In 2021, the mortality toll from opioid overdoses rose by 22 percent, to approximately 71 thousand. Incredibly, the mortality rate skyrocketed 23 times in just eight years.
The Department of Homeland Security’s (DHS’s) Homeland Security Investigations (HSI) recently unveiled its plan to tackle this deadly threat.
DHS Unveils Its “First-Ever” Plan To Tackle Fentanyl Overdoses
The HSI released its “first-ever” strategy on September 19 to tackle the increase of illegal opioids entering the country. According to Steve Francis, acting executive associate director of the HSI, “over 2.2 million lbs of synthetic… chemicals” were intercepted and “more than 54,000 lbs of fentanyl” was recovered.
Overdose deaths “continue to plague [the] country,” Francis said. He said his organization had to combat things like arms smuggling, gang violence, cybercrime, and illegal funding that were fueling the situation.
The four main components of the new HSI strategy are:
- Attacking the criminal elements enabling the rise of illicit opioid trafficking;
- Reducing the domestic supply of those illegal drugs;
- Decreasing the supply of illicit opioids internationally;
- Conducting outreach with the private sector.
The HSI is increasing its Transnational Criminal Investigative Unit (TCIU) initiative to accomplish these aims. Prosecutors, investigators, immigration officers, and customs officials from both the United States and the host country are involved in TCIU operations.
Partnering With Host Countries
The TCIUs intend to conduct extensive background checks on officials from the host countries. The goal of HSI personnel working in host countries is to improve the countries’ capacity to investigate and prosecute transnational criminal organizations. As a result, criminal organizations in the United States should be hampered, at least in theory.

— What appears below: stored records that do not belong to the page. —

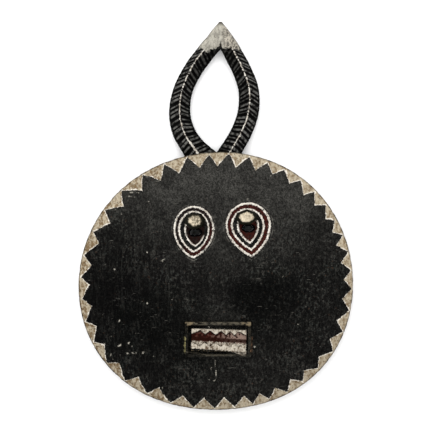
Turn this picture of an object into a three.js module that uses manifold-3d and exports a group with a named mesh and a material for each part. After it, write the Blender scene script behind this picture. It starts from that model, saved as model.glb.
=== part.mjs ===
// Kple kple mask: a domed round face with a toothed rim, two ringed eyes, a framed mouth
// and two barbed horns that meet in one tip. It is carved from one piece of wood, and it lies
// on the flat back of its rim with the face up (+Z) and the horns towards +Y.
// Millimetres. The shapes are worked out about the face's centre and moved at the end, so
// that the origin is below the middle of the whole mask, on the surface it lies on.
import * as THREE from 'three';
import { mergeVertices } from 'three/addons/utils/BufferGeometryUtils.js';
import Module from 'manifold-3d';

// Face: mean radius, and the slow waves of its hand-cut outline as [waves, size, turn in degrees]
const faceRadius = 185.9;
const outlineWaves = [[2, 5.93, 5.6], [3, 1.65, -39.0], [4, 1.23, -43.6]];
const rimHeight = 26;
const domeRise = 34;
const domePower = 2.2;
const wallThickness = 13;
const domeShares = [0.855, 0.8, 0.73, 0.64, 0.53, 0.41, 0.28, 0.14];
// Side of the rim: share of the outline and height of each turn, from the flat back up to the teeth
const backFlat = { outer: 0.975, inner: 0.895 };
const sideFoot = { share: 0.985, height: 2 };
const sideTop = { share: 0.996, round: 1.4 };
// Hollow behind the face: the foot of its wall, then the underside of the dome
const hollowWall = { share: 0.875, height: 12 };
const hollowShares = [0.835, 0.74, 0.64, 0.53, 0.41, 0.28, 0.14];

// Rim teeth: pale three-sided chips cut down into the dark face, points inward
const toothCount = 39;
const toothStart = -3.25;
// Slow waves round the rim as [waves, size, phase in degrees]: the turn of each tooth in degrees, the
// share of the way out where it ends, and the turn and share of the dark points between
const toothDrift = [[1, 8.0, 77], [2, 0.92, 21], [3, 1.53, -78], [4, 1.31, 8], [14, 0.43, 91]];
const toothPoint = {
  share: 0.909,
  waves: [[1, 0.0112, 40], [2, 0.0119, -32], [3, 0.0043, 154], [10, 0.0055, 5]],
};
const darkTurn = { degrees: 0.59, waves: [[1, 0.53, 171], [2, 0.78, -40], [4, 0.62, 145]] };
const darkPoint = {
  share: 0.985,
  most: 0.99,
  waves: [[3, 0.0058, 10], [9, 0.0036, -97], [14, 0.0035, 157]],
};
const toothCutDepth = 1.8;
const toothWallLean = 0.004;
const rimEdgeDrop = 0.8;

// Eyes: half width, rise above and drop below the widest line, how pointed the drop is, how wide the
// rings are spaced, and at each of the three rings [distance in, sideways drift, further drift at the point]
const eyes = [
  { x: -30.9, y: 73.6, half: 28.1, up: 31.9, down: 40.1, point: 0.77, ringScale: 1,
    drift: [[0, 0, -1.0], [7.9, -0.2, 0.4], [14.5, 1.8, 0]],
    knob: { x: -30.8, y: 84.2, rx: 12.4, ry: 10.5 }, hole: { x: -28.7, y: 69.3, rx: 7.8, ry: 4.8 } },
  { x: 43.9, y: 78.5, half: 31.2, up: 31.9, down: 44.0, point: 0.93, ringScale: 1.19,
    drift: [[0, 0, 4.4], [7.9, -1.0, 5.1], [14.5, -0.5, 2.6]],
    knob: { x: 41.7, y: 89.6, rx: 13.1, ry: 10.7 }, hole: { x: 43.9, y: 75.2, rx: 7.6, ry: 4.8 } },
];
// Each step is [distance in from the eye's outline, height above the face]
const eyeSteps = [
  [0, -7], [0, 0.4], [1.3, 3.4], [3.3, 1.4], [5.6, 1.6],
  [7.9, 5.4], [10.1, 3.4], [12.2, 3.6], [14.5, 6.4], [16.9, 1.2],
];
const eyePointStretch = 1.2;
const knobRise = 17;
const knobProfile = [[1.08, -10], [1.06, 0], [1.0, 9], [0.95, 14.6], [0.76, knobRise]];
const sightHoleRun = [[1, -40], [1, 40]];

// Mouth: a raised block with a flat front, a sunk channel and a plate with two rows of teeth
const mouth = { left: -43.1, right: 47.6, top: -53.1, bottom: -101.7, front: 65, root: 44 };
const mouthBars = { side: 4.2, top: 5.2, bottom: 4.0 };
const mouthFloor = 55.5;
const plate = { left: -34.8, right: 42.0, top: -64.4, bottom: -94.6, front: 59.2 };
const plateTurn = -1.8;
const toothRowFront = 62.4;
const mouthNotches = [-22.6, -8.8, 6.3, 18.6, 30.0];
const upperRow = { notch: -66.8, point: -72.6 };
const lowerRow = { notch: -87.4, point: -81.6 };
const mouthLean = 0.02;

// Horns: centre line and half width, from inside the rim up to the shared tip
const hornLines = [
  [[-11.7, 162, 22.2], [-32.8, 188, 16.5], [-46.3, 211, 15.7], [-51.2, 238, 14.8], [-46.1, 268, 13.5],
    [-32.1, 296, 13.1], [-17.3, 316, 13.1], [-5.7, 331, 12.6], [-1.3, 346, 6.8], [5.1, 361.9, 1.1]],
  [[8.1, 162, 17.7], [23.3, 188, 14.8], [36.0, 211, 14.6], [44.7, 238, 14.7], [44.7, 268, 14.2],
    [34.9, 296, 13.2], [24.1, 316, 13.0], [16.7, 331, 12.0], [12.2, 346, 6.7], [6.5, 361.9, 1.1]],
];
const hornBack = 3;
const hornEdge = 12.5;
const hornCrest = 24;
const hornMiddle = 14;
const hornRoofPower = 1.5;
const hornBackShare = 0.72;
const hornAcross = [-1, -0.55, -0.1, 0.1, 0.55, 1];
const tipDepth = { least: 0.45, fullFromHalfWidth: 12 };
const barbPitch = 6.7;
const barbDepth = 1.5;
const barbLean = 7.5;
const barbsFrom = 16;
const capLength = 40;
const capRings = 6;
const capOverlap = 3;
const capOverlapRun = [-6, 8];

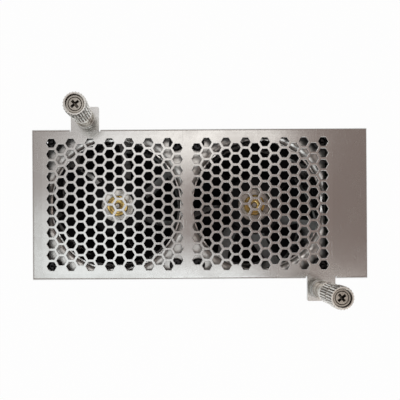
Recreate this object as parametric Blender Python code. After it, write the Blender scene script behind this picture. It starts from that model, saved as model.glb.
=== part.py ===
"""A hot-swap module with two axial fans behind one steel panel punched with two honeycomb grilles.

Metres, +Z up. The module lies on its back: Z is 0 at the rear face and the grilles look up. X and Y are 0
at the middle of the panel. Run it from Blender's text editor or with blender --background --python part.py.
"""

import math

import bmesh
import bpy
from mathutils import Matrix, Vector

# Clearances between pieces
SEAT = 0.0003
SCREW_CLEARANCE = 0.0003
LAP = 0.0003

# Fans
FAN_SIZE = 0.080
FAN_DEPTH = 0.038
FAN_GAP = 0.0044
FAN_SIDE_CLEARANCE = 0.0012
FAN_HOLE_INSET = 0.00425
FAN_FLANGE = 0.004
FAN_CORNER_RADIUS = 0.0036
FAN_WALL = 0.0016
BARREL_INSET = 0.0002
BELL_DEPTH = 0.005
BELL_FLARE = 0.0045
BELL_WALL = 0.0012
STRUT_COUNT = 4
STRUT_WIDTH = 0.0032
STRUT_FOOT_WIDTH = 0.0050
STRUT_DEPTH = 0.0042
BASE_INSET = 0.0010
BASE_RECESS = 0.0003
BASE_THICKNESS = 0.0030
BASE_FLOOR = 0.0010

# Impeller
BLADE_COUNT = 7
TIP_CLEARANCE = 0.0009
HUB_WALL = 0.0018
HUB_SINK = 0.0060
HUB_LIFT = 0.0080
HUB_ROUND = 0.0015
HUB_ROUND_MIDDLE = 0.00045
HUB_RIM = 0.0080
BLADE_THICKNESS = 0.0016
BLADE_INSET = 0.0006
BLADE_SWEEP_ROOT = math.radians(40)
BLADE_SWEEP_TIP = math.radians(48)
BLADE_SKEW = math.radians(10)
BLADE_BOW = 0.35
BLADE_ROOT_SCALE = 1.25
BLADE_TIP_SCALE = 0.7

# Motor
ROTOR_WALL = 0.0010
BUSH_RADIUS = 0.0050
BUSH_LIP = 0.0014
BUSH_HEAD = 0.0012
BUSH_LENGTH = 0.0050
MAGNET_WALL = 0.0018
MAGNET_OVERHANG = 0.0020
AIR_GAP = 0.0006
SHAFT_RADIUS = 0.0015
CLIP_GROOVE = 0.0005
CLIP_RADIUS = 0.0030
CLIP_THICKNESS = 0.0005
BEARING_RADIUS = 0.0040
BEARING_HEIGHT = 0.0030
TUBE_WALL = 0.0009
TUBE_SHOULDER = 0.0011
STATOR_HEADROOM = 0.0081
STATOR_CORE_WALL = 0.0022
TOOTH_COUNT = 4
TOOTH_WIDTH = 0.0040
TOOTH_LENGTH = 0.0031
SHOE_THICKNESS = 0.0014
SHOE_ANGLE = math.radians(70)
STATOR_LIFT = 0.0028
COIL_WALL = 0.0014
COIL_RING = 0.0010
BOARD_INSET = 0.0032
BOARD_MARGIN = 0.0010
BOARD_THICKNESS = 0.0012

# Fan screws
FAN_SCREW_RADIUS = 0.0019
FAN_SCREW_HEAD_RADIUS = 0.0040
FAN_SCREW_RIM = 0.0014
FAN_SCREW_CROWN = 0.0010
FAN_SCREW_SLOPE = 0.0010
TIP_SINK = 0.0003

# Sheet metal
PANEL_SHEET = 0.0010
TRAY_SHEET = 0.0012
GRILLE_GAP = 0.0040
FLANGE_DEPTH = 0.0120
BEND_INSIDE = 0.0005
BEND_STEPS = 2
PANEL_RELIEF = 0.0022
TRAY_RELIEF = 0.0018
LEFT_GAP = 0.00545
BAY_WIDTH = 0.01975
OUTLET_RIM = 0.0003

# Honeycomb
HEX_PITCH = 0.0065
HEX_FLATS = 0.0049

# Ears and captive thumbscrews
EAR_WIDTH = 0.0162
EAR_REACH = 0.0128
EAR_RELIEF = 0.0008
EAR_1_INSET = 0.0311
EAR_2_INSET = 0.0273
FERRULE_FLANGE_RADIUS = 0.00575
FERRULE_FLANGE = 0.0012
FERRULE_RADIUS = 0.0040
FERRULE_SPIGOT_RADIUS = 0.0036
FERRULE_HEIGHT = 0.0080
FERRULE_SHOULDER = 0.0010
THREAD_RADIUS = 0.0020
THREAD_LENGTH = 0.0051
THREAD_STEP = 0.0005
THUMB_TRAVEL = 0.0060
KNOB_WALL = 0.0009
KNOB_BARREL_STEP = 0.0006
KNOB_HEAD_LIP = 0.00045
KNOB_NECK = 0.0016
KNOB_HEAD = 0.0050
KNOB_EDGE = 0.0006
KNOB_SPARE = 0.0006
KNOB_WEB = 0.0011
KNURL_TEETH = 9
KNURL_DEPTH = 0.00035
DRIVE_RIM = 0.00135
DRIVE_SINK = 0.0008
DRIVE_THICKNESS = 0.0025
DRIVE_RECESS_WIDTH = 0.0014
DRIVE_RECESS_LENGTH = 0.0050
DRIVE_RECESS_DEPTH = 0.0014
SPRING_WIRE = 0.0006
SPRING_TURNS = 6
WASHER_THICKNESS = 0.0006

# Screws between flange and tray
COVER_SCREW_RADIUS = 0.00125
COVER_SCREW_CONE = 0.00115
COVER_SCREW_LENGTH = 0.0031
COVER_SCREW_SINK = 0.0001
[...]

Alejandro Mayorkas, the DHS secretary, lauded the new approach. To “keep fentanyl off the streets” and bring down criminal groups and “ruthless” drug cartels, he said this will help coordinate the department’s field and intelligence operations. The Executive Associate Director of HSI, Katrina Berger, agreed. She said the new approach was “bold and innovative” and will help combat the drug epidemic.